Esta Primavera foi diferente contudo. A invasão da Ucrânia em Fevereiro trouxe milhões de ucranianos à Polónia. Uns ficaram, outros foram para outras paragens, outros ainda regressaram. Ouvia-se frequentemente ucraniano e russo nas ruas. As escolas receberam crianças e adolescentes ucranianos, muitos deles separados dos pais ou órfãos. Campanhas de apoio aos refugiados, alojamento e emprego eram o prato do dia. Histórias de horror (muitas inenarráveis) foram contadas na primeira pessoa. Famílias separadas, desfeitas, sonhos, ambições e vidas que de um momento para o outro passaram a ser outras que, uns meses antes, ninguém imaginaria como viriam a terminar e a mudar mas também uma demonstração de coragem enorme senão gigantesca de um povo; uma determinação de não arredar pé da independência e lutar até ao fim seja de que modo for - em combate, em ajuda humanitária, militar, financeira, logística. No processo aprendemos ucraniano também; Slava Ukraini!
A comunidade portuguesa na Polónia manteve-se e mantém-se serena enquanto a guerra ruge aqui ao lado; mesmo quando um míssil-antimíssil desavindo caiu em território polaco tirando a vida a dois malogrados agricultores numa terreola a Sul do território. Foi um momento de tensão em que o cenário que muitos receiam poderia tornar-se realidade, uma guerra total entre a NATO e a Federação Russa. É a Espada de Damocles todos os dias. Putin já jogou todas as cartas que tinha, já ameaçou o Ocidente com o uso das armas nucleares que fazem da Rússia um poderio bélico. Todos sabemos que agora só há o caminho da paz ou o da destruição total já que as ameaças se não forem cumpridas tornam-se apenas retórica.
Inflacja
Como consequência previsível da guerra na Ucrânia a inflação rapidamente chegou. Reflete-se em tudo. Nos bens alimentares, no combustível, na habitação e custos associados. As rendas da habitação passaram a valores absurdos especialmente nos grandes centros urbanos em grande parte devido à especulação e oportunismo com a vaga de refugiados - muitos deles entretanto regressaram ou foram para outros países - e com a quase incessante procura nos primeiros meses do ano.

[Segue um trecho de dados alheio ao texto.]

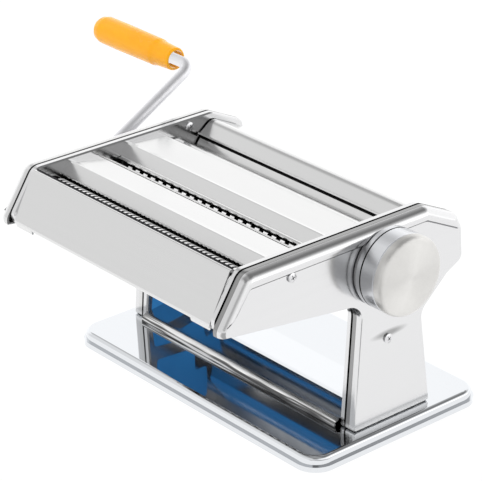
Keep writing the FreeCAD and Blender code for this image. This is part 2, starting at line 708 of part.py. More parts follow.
def make_knob():
    side = []
    for start in KNOB_GROOVES:
        side += [(start, KNOB_R), (start + 0.2, KNOB_R - 0.35), (start + 0.5, KNOB_R - 0.35),
                 (start + 0.7, KNOB_R)]
    profile = [(KNOB_IN, KNOB_R - 1.6), (KNOB_IN, KNOB_R - 0.4), (KNOB_IN + 0.5, KNOB_R)]
    profile += side
    profile += [(KNOB_OUT, KNOB_R, KNOB_ROUND), (KNOB_OUT, CAP_R + 0.05), (CAP_IN, CAP_R + 0.05),
                (CAP_IN, KNOB_R - 2.6), (WEB_OUT, KNOB_R - 2.6), (WEB_OUT, 0), (WEB_IN, 0),
                (WEB_IN, KNOB_R - 1.6)]
    knob = turned(KNOB_Y, KNOB_Z, profile)
    hole = flatted(rod(KNOB_Y, KNOB_Z, AXLE_END_R + 0.08, WEB_IN - 1, WEB_OUT + 1),
                   KNOB_Y, KNOB_Z, FLAT_LEVEL + 0.08, WEB_IN - 2, WEB_OUT + 2)
    knob = knob.cut(hole).cut(rod(KNOB_Y, KNOB_Z + PIN_REACH, PIN_R, WEB_IN - 1, WEB_OUT + 1))
    save("knob_body", [knob])
    save("knob_cap", [turned(KNOB_Y, KNOB_Z, [
        (CAP_IN, 0), (CAP_IN, CAP_R), (KNOB_OUT - 0.2, CAP_R, 0.5), (CAP_OUT, CAP_R / 2, CAP_DOME),
        (CAP_OUT, 0)])])
    save("index_pin", [rod(KNOB_Y, KNOB_Z + PIN_REACH, PIN_R, FACE_X + 0.2, WEB_OUT)])
    save("knob_spring", [tube(KNOB_Y, KNOB_Z, AXLE_END_R + 0.6, AXLE_END_R + 1.8,
                              WEB_OUT, WEB_OUT + 2.2)])
    clip = tube(KNOB_Y, KNOB_Z, AXLE_END_R, AXLE_END_R + 2.2, STUB_END - 1.6, STUB_END - 0.4)
    save("axle_clip", [clip])


def make_index_ring():
    """A thin ring on the cover, with an arc slot whose ends stop the knob."""
    ring = tube(KNOB_Y, KNOB_Z, JOURNAL_R + 1.5, KNOB_R - 1.0, FACE_X, KNOB_IN - 0.5)
    arc = tube(KNOB_Y, KNOB_Z, PIN_REACH - PIN_R - 0.4, PIN_REACH + PIN_R + 0.4,
               FACE_X - 1, KNOB_IN)
    margin = 0.12
    steps = [math.pi / 2 + margin - k * (KNOB_TURN + 2 * margin) / 8 for k in range(9)]
    fan = [V(FACE_X - 1, KNOB_Y, KNOB_Z)]
    fan += [V(FACE_X - 1, KNOB_Y + 40 * math.cos(a), KNOB_Z + 40 * math.sin(a)) for a in steps]
    wedge = Part.Face(Part.makePolygon(fan + fan[:1])).extrude(V(3, 0, 0))
    seat = face_panel(FACE_X, KNOB_IN, inset=0.3)
    save("index_ring", [ring.cut(arc.common(wedge)).common(seat)])


# Crank and grip

def make_crank():
    """A round rod bent twice, into plug, arm and grip spindle, with a driving pin across it."""
    y, z = SOCKET_HOLES[0]
    end_y = y + CRANK_REACH * math.cos(CRANK_ANGLE)
    end_z = z + CRANK_REACH * math.sin(CRANK_ANGLE)
    plug_end = -JOURNAL_LONG + SOCKET_DEPTH - 1.0
    spindle_end = GRIP_FAR + 12.0
    arm = V(0, math.cos(CRANK_ANGLE), math.sin(CRANK_ANGLE))
    along = V(1, 0, 0)
    low = V(CRANK_X, y, z)
    high = V(CRANK_X, end_y, end_z)
    b = CRANK_BEND
    k = b * (1 - math.sqrt(0.5))
    path = Part.Wire([
        Part.LineSegment(V(plug_end, y, z), low + along * b).toShape(),
        Part.Arc(low + along * b, low + (along + arm) * k, low + arm * b).toShape(),
        Part.LineSegment(low + arm * b, high - arm * b).toShape(),
        Part.Arc(high - arm * b, high - (along + arm) * k, high - along * b).toShape(),
        Part.LineSegment(high - along * b, V(spindle_end, end_y, end_z)).toShape()])
    ring = Part.Wire(Part.makeCircle(CRANK_ROD_R, V(plug_end, y, z), V(-1, 0, 0)))
    crank = path.makePipeShell([ring], True, False)
    pin_x = -JOURNAL_LONG + SLOT_DEPTH - CROSS_PIN_R - 0.3
    pin = Part.makeCylinder(CROSS_PIN_R, 2 * CROSS_PIN_HALF, V(pin_x, y, z - CROSS_PIN_HALF))
    save("crank_rod", [crank.cut(pin)])
    save("crank_pin", [pin])
    save("grip_collar", [tube(end_y, end_z, CRANK_ROD_R, 4.6, GRIP_NEAR - 9.0, GRIP_NEAR - 7.0)])
    save("grip_clip", [tube(end_y, end_z, CRANK_ROD_R, 4.8, spindle_end + 2.0, spindle_end + 3.2)])
    make_grip(end_y, end_z, spindle_end)


def make_grip(y, z, spindle_end):
    far = GRIP_FAR
    outside = [(GRIP_NEAR, 5.4), (GRIP_NEAR, 6.2), (GRIP_NEAR - 1.0, 6.8), (GRIP_NEAR - 13, 7.4),
               (GRIP_NEAR - 16, 8.1), (far + 22, 8.4), (far + 7.5, 8.3), (far + 4.0, 7.5),
               (far + 1.2, 5.4), (far, 2.4), (far, 0)]
    inside = [(spindle_end - 1.5, 0), (spindle_end - 1.5, 5.2), (spindle_end + 6, 5.2),
              (spindle_end + 6, CRANK_ROD_R + 0.1), (GRIP_NEAR - 9.6, CRANK_ROD_R + 0.1),
              (GRIP_NEAR - 9.6, 4.9), (GRIP_NEAR - 6.6, 5.1)]
    save("grip", [turned(y, z, outside + inside)])


def main():
    os.makedirs("parts", exist_ok=True)
    make_base()
    make_foot_brackets()
    make_base_screws()
    make_inner_sides()
    make_outer_covers()
    make_plates()
    make_tie_rods()
    make_leg_posts()
    make_cover_lugs()
    make_screws()
    make_bearings()
    make_axle_bracket()
    make_scrapers()
    make_gears()
    make_cutter_rollers()
    make_combs()
    make_smooth_rollers()
    make_axle()
    make_knob()
    make_index_ring()
    make_crank()


main()
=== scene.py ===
# %% [markdown]
# # Dressing a hand cranked pasta machine
# The solids of this machine come from a CAD program, at their true size and place.
# This lesson gives them the looks of the real thing: a camera, a studio, finishes of
# polished sheet, and the pieces that are better made here than in CAD.
# One unit is a metre, so lengths in millimetres are multiplied by MM.

# %% The frame
import bpy
import bmesh
import json
import math
from mathutils import Matrix, Vector


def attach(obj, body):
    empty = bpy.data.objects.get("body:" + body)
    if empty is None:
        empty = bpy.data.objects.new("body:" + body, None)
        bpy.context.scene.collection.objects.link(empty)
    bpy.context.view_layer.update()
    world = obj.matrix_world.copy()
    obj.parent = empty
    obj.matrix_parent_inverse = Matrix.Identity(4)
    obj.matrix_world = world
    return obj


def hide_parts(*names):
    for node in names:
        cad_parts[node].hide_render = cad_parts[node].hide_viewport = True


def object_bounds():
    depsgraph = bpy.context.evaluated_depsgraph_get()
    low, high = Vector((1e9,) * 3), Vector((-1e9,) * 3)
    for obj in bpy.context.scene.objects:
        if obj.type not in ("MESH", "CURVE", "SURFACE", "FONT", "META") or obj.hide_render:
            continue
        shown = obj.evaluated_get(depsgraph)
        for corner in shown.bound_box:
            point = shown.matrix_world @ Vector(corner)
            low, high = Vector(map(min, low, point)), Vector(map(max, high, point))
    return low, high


MM = 0.001
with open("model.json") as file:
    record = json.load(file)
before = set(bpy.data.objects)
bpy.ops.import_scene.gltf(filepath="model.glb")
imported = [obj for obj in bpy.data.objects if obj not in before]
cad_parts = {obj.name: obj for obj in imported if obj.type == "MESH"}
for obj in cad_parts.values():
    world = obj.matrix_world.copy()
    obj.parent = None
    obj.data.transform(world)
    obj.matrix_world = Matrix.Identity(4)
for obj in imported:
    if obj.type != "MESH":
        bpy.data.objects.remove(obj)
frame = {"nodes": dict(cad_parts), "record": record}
nodes = frame["nodes"]
cad_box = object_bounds()
low, high = ([round(side, 3) for side in corner] for corner in cad_box)
print(len(nodes), "solids from", low, "to", high)

# %% [markdown]
# ## The camera
# A product shot is taken with a long lens, so that the machine keeps its proportions.
# The place and the three angles could be tried by hand. Here they were worked out from
# straight edges of the picture, and the camera's matrix is filled in with them: its columns
# are what the camera calls right, up and backwards.

# %% Camera
CAMERA_PLACE = Vector((0.8685, -0.7706, 0.6287))
AZIMUTH, ELEVATION, ROLL = (math.radians(a) for a in (49.314, 25.312, -0.224))
LENS, SENSOR = 176.37, 36.0
NEAREST, FARTHEST = 0.05, 50.0

backwards = Vector((math.sin(AZIMUTH) * math.cos(ELEVATION),
                    -math.cos(AZIMUTH) * math.cos(ELEVATION), math.sin(ELEVATION)))
level = Vector((math.cos(AZIMUTH), math.sin(AZIMUTH), 0.0))
upright = backwards.cross(level)
right = level * math.cos(ROLL) + upright * math.sin(ROLL)
up = upright * math.cos(ROLL) - level * math.sin(ROLL)

lens = bpy.data.cameras.new("photo_camera")
lens.lens = LENS
lens.sensor_width = SENSOR
lens.clip_start, lens.clip_end = NEAREST, FARTHEST
camera = bpy.data.objects.new("photo_camera", lens)
turned = Matrix((right, up, backwards)).transposed().to_4x4()
camera.matrix_world = Matrix.Translation(CAMERA_PLACE) @ turned
bpy.context.scene.collection.objects.link(camera)
bpy.context.scene.camera = camera
bpy.context.scene.view_settings.view_transform = "Standard"
print("camera at", [round(v, 3) for v in camera.location], "with a lens of", LENS, "mm")

# %% [markdown]
# ## Small tools for nodes
# The room and every finish are built from nodes, and three things are done again and
# again: a node is added with its values filled in, a soft change is drawn from one value
# to another, and values are combined. A short function for each keeps the rest readable.

# %% Tools for nodes


def put(tree, kind, **settings):
    """A new node; a setting is one of its properties or one of its inputs."""
    node = tree.nodes.new(kind)
    for key, value in settings.items():
        if hasattr(node, key):
            setattr(node, key, value)
        else:
            node.inputs[key.replace("_", " ")].default_value = value
    return node


def span(tree, source, start, stop, first, last):
    """A smooth change from first to last while the source goes from start to stop."""
    node = put(tree, "ShaderNodeMapRange", interpolation_type="SMOOTHSTEP", From_Min=start,
               From_Max=stop, To_Min=first, To_Max=last)
    tree.links.new(source, node.inputs["Value"])
    return node.outputs[0]


def combine(tree, operation, *sources):
    """One math node fed by sockets or by plain numbers."""
    node = put(tree, "ShaderNodeMath", operation=operation)
    for k, source in enumerate(sources):
        if isinstance(source, (int, float)):
            node.inputs[k].default_value = source
        else:
            tree.links.new(source, node.inputs[k])
    return node.outputs[0]


print("tools for nodes ready")

# %% [markdown]
# ## The studio
# Polished sheet has hardly any colour of its own: it shows the room. So the room is the
# most important finish here. It is a white tent, very bright at the height of the
# table and to the left, and dim overhead, to the right and around the camera. The dim
# parts draw the dark lines along the rounded edges.
# The room could be a picture, but a few nodes that turn a direction into a brightness
# are smaller and easier to change. Steel gives back about six tenths of the light, so
# for reflections the room is brighter than white, as in a photo exposed for steel.
# Each change below is four numbers: where it starts and ends along one direction, which
# runs from -1 to 1, and the share of light before and after it.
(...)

O conflito trouxe contudo lições e mudanças no poder dos países. A UE e sobretudo a Alemanha ficaram a saber que depender energeticamente da Rússia é catastrófico e países como a Polónia, Roménia e os Estados Bálticos são agora vistos como primordiais na defesa e estanquicidade das fronteiras da NATO e da UE a Leste do continente. O Eixo - Alemanha, França, Reino Unido foi profundamente abalado com o Brexit e com a guerra na Ucrânia. O dito "Leste" europeu não pode ser visto apenas como uma amálgama de países que outrora foram países-satélite da URSS mas sim como parte essencial para a estabilidade do velho continente.
Vimos em 2022 partir figuras de craveira do século XX como a Rainha Isabel II e mais recentemente Pelé e tantas outras celebridades como Jô Soares e a cantora Linda de Suza conhecida pela famosa Mala de Cartão e o "salto" para França, fugindo das agruras de um Portugal em ditadura. A vida tem destas coisas, na altura vi o filme biográfico sem imaginar que, também eu, seria um emigrante ainda que em circunstâncias completamente díspares.
Tenhamos esperança num 2023 em que o bom senso e a paz sejam obtidos finalmente. Um bom ano para todos!
A guerra total não é mais a guerra travada por todos os membros de uma comunidade nacional contra os membros de outra. É total... Porque pode muito bem envolver o mundo inteiro.